The Fairfax County Board of Supervisors this week refused a request from Sheriff James D. Swinson that a special computer system be installed in the new county jail to keep track of inmates.
The issue absorbed about an hour of the supervisors' first meeting this week following their six-week summer recess.
"I'm startled that we are making a major issue out of this project," said Supervisor Marie B. Travesky (R-Springfield), who later voted to put the computer system in the jail.
Swinson said he didn't know whether a continuing investigation into his alleged misuse of jail inmates had anything to do with the supervisor's refusal to allow him to install the computer system.
"All I know is that the jail needs to be computerized," Swinson said. "And their (the supervisors) decision was a terrible mistake."
The supervisors voted 5-4 against the system, with opponents saying they felt it was unnecessary and would be too expensive to maintain in the future.
The system would have catalogued names and other pertinent information of all inmates and made it possible for authorized jail employes to retrieve that information "at any time of the day or night," according to Swinson. The system would have been paid for with a $40,000 grant from the federal Law Enforcement Assistance Administration (LEAA).
"This is freebee," Swinson told the board in making his pitch for the system. "I don't see how we can lose on a deal like this. If it doesn't work, if we don't like it, then we can get rid of it at the end of a year. It's as simple as that."
But county computer experts in the Office of Research and Statistics argued that existing computer capability in Fairfax could serve the sheriff's needs "better and more cheaply," according to Mary Elizabeth Holbein, director of the office. She added, however, that changing the way the jail presently accounts for prisoners would be preferable to computerizing jail records.
Holbein said it would cost the county $9,557 to provide maintenance and other support for the support during its first year of operation. The LEAA grant would have paid for a private consulting group called Search, Inc. to install the system, and also would have paid for computer equipment and associated software, like individual computer programs.
Swinson aruged that after a routine inspection of the jail three months ago, the state had directed him to hire another clerk to help with jail records. He said that with the computerized system he would not need to hire the person, who would be paid an annual salary of uapproximately $9,000.

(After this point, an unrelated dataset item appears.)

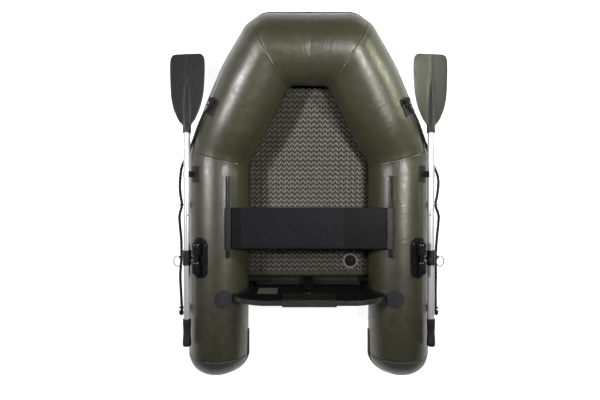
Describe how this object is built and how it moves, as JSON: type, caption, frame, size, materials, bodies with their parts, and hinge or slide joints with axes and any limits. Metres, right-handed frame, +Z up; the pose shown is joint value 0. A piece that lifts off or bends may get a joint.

After listening to opposing views from Holbein and Swinson on the need for computerizing jail records, the supervisors finally supported Holbein's arguments. Board Chairman John F. Herrity and supervisors Joesph Alexander (D-Lee) and John P. Shacochis (R-Dranesville) joined Travesky in supporting the sheriff's request for the system.
The board also directed Office of Research and Statistics to come up with away to help Swinson streamline record-keeping in the jail that would prevent the sheriff from having to hire another clerk.